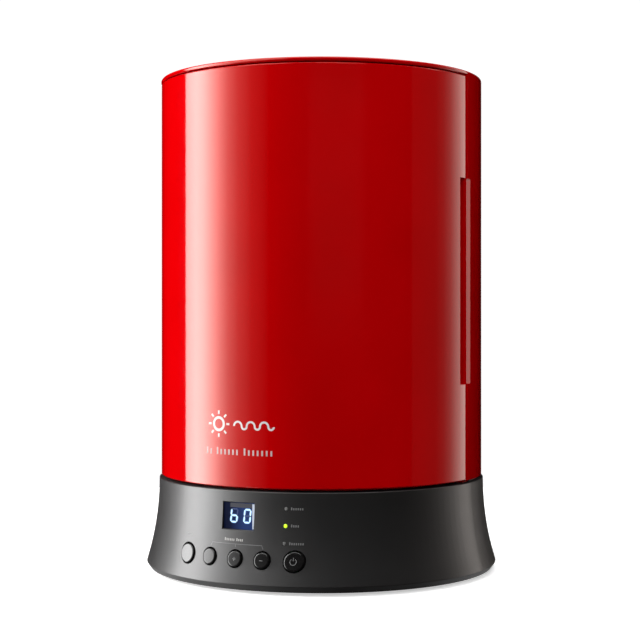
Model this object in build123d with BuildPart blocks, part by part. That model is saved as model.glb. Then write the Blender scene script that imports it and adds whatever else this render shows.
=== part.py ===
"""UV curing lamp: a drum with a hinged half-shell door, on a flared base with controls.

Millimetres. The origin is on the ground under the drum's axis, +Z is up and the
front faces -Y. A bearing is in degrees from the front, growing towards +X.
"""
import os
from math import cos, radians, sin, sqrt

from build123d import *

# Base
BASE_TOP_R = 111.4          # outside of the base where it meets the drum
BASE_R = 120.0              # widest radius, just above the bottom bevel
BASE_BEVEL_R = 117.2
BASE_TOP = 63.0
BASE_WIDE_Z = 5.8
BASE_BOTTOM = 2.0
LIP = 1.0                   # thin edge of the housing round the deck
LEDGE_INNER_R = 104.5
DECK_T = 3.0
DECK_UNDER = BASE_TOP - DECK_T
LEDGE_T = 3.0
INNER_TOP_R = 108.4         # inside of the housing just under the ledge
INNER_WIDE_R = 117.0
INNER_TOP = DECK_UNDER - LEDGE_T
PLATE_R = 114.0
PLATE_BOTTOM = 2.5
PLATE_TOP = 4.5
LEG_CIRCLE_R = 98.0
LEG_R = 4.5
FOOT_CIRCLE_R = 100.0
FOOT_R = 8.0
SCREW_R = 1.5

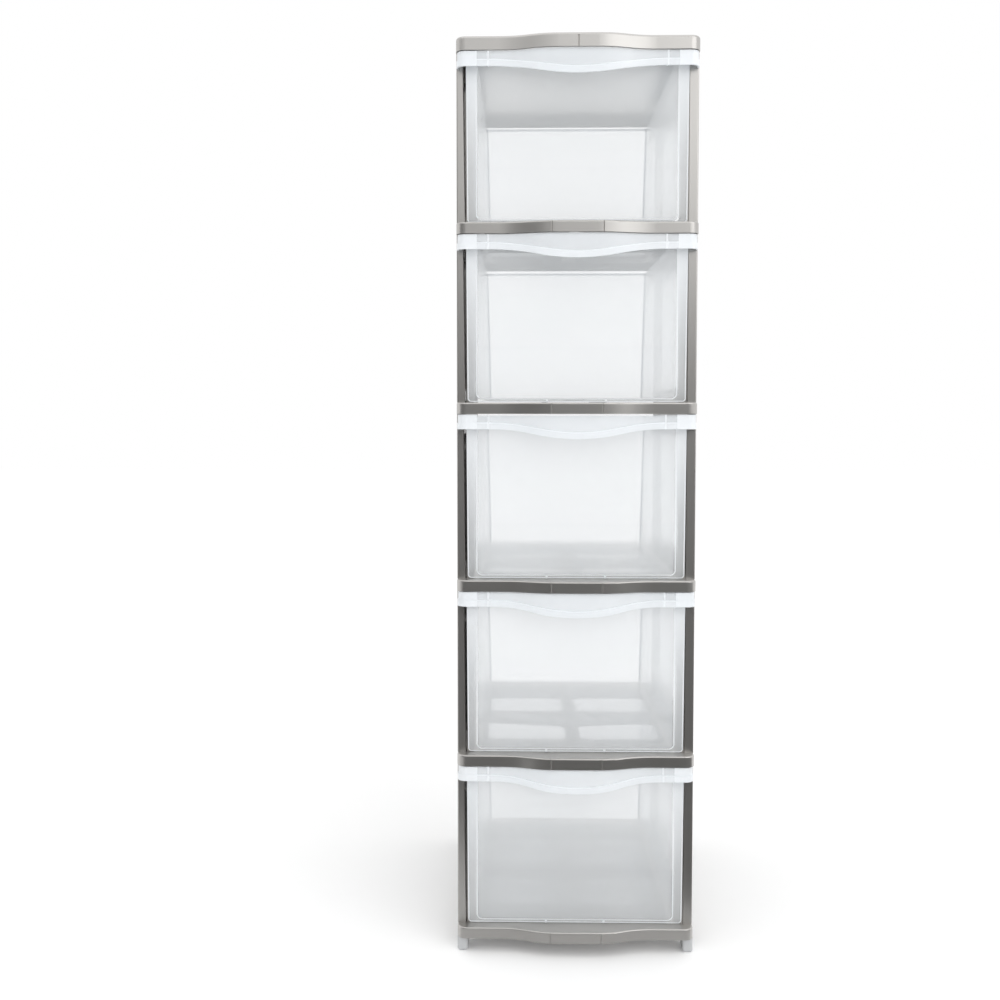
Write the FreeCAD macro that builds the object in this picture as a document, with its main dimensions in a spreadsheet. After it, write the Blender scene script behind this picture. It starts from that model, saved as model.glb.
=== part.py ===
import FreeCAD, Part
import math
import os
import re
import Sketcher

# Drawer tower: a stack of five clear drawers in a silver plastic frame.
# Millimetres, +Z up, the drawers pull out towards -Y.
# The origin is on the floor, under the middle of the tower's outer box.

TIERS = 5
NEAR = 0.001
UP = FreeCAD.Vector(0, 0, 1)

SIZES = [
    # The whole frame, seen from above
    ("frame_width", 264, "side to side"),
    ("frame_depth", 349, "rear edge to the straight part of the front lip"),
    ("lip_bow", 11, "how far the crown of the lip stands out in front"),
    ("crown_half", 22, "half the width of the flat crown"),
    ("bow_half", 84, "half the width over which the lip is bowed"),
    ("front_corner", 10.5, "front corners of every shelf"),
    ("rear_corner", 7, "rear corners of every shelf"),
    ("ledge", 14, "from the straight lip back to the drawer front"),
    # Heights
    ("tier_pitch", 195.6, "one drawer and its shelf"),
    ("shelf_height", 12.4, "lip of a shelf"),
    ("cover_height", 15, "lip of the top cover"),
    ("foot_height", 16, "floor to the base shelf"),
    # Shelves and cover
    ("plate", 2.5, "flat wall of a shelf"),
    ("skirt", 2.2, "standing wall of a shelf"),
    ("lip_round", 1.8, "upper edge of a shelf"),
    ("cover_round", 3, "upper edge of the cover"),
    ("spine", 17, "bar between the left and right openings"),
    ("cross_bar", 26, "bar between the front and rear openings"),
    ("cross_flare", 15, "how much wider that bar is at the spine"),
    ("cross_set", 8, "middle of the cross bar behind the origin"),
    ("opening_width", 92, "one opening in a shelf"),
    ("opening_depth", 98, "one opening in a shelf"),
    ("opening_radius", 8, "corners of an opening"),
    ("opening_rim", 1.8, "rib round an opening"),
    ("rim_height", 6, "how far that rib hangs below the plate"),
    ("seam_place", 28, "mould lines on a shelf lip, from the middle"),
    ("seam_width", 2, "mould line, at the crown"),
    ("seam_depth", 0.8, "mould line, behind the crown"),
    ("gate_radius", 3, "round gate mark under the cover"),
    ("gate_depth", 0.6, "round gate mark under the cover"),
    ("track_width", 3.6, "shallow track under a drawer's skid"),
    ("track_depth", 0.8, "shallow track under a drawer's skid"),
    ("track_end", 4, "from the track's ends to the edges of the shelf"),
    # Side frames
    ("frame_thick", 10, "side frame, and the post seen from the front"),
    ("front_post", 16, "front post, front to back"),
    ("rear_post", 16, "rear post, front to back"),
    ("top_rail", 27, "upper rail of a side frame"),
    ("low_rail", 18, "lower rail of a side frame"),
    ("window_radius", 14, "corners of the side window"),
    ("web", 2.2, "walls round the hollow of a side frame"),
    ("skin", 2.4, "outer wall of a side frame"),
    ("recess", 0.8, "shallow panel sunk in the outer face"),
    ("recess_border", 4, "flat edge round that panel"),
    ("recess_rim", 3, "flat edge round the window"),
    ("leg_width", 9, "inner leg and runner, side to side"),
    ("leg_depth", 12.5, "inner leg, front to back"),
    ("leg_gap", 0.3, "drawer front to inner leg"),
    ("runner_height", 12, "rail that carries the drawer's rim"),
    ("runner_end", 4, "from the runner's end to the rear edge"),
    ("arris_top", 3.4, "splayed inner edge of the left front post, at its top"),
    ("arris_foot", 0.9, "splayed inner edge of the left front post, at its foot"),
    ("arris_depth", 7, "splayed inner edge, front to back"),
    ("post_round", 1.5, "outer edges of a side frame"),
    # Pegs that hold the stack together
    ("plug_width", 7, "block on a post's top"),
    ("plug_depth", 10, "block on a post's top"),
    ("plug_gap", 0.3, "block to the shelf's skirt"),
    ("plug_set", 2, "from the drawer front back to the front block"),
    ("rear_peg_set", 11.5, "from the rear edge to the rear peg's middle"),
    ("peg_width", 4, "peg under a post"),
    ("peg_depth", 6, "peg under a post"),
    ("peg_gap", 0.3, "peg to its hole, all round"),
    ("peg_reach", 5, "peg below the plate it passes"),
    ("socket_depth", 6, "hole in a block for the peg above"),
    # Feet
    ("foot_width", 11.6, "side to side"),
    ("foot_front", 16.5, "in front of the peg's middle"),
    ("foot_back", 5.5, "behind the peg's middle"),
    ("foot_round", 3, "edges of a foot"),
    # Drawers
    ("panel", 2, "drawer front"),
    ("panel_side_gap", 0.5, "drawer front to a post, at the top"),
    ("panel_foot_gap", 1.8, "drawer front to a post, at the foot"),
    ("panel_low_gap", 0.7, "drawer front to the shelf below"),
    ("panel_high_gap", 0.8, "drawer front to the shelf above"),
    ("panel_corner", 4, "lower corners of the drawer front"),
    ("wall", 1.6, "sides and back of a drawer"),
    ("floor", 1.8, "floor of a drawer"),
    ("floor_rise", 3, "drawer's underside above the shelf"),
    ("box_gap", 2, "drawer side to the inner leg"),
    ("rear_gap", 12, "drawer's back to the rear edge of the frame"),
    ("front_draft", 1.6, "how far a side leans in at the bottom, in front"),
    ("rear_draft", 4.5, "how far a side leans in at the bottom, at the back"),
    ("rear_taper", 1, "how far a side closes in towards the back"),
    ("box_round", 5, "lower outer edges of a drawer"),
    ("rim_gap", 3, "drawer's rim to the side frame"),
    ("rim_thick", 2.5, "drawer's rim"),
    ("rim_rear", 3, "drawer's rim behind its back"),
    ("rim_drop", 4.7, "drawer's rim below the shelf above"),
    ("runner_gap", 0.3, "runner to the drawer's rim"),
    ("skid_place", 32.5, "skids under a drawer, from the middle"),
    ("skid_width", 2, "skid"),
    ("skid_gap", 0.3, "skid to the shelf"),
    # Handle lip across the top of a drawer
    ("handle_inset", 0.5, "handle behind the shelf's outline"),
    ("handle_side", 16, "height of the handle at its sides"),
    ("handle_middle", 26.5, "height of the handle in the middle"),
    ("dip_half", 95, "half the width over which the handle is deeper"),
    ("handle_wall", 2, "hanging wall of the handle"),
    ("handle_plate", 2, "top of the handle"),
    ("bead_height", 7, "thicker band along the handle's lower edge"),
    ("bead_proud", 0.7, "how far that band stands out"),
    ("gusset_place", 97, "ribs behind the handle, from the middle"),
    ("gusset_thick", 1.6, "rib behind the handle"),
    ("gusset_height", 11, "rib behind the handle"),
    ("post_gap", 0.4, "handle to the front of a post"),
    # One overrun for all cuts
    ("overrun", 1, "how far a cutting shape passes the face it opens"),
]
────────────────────
▶ Stated problem
Give again, word for word, every line of the listing above from the one with "Write the FreeCAD" to the one with "import Sketcher", both inclusive, and nothing beyond them.

▶ Expected output
Write the FreeCAD macro that builds the object in this picture as a document, with its main dimensions in a spreadsheet. After it, write the Blender scene script behind this picture. It starts from that model, saved as model.glb.
=== part.py ===
import FreeCAD, Part
import math
import os
import re
import Sketcher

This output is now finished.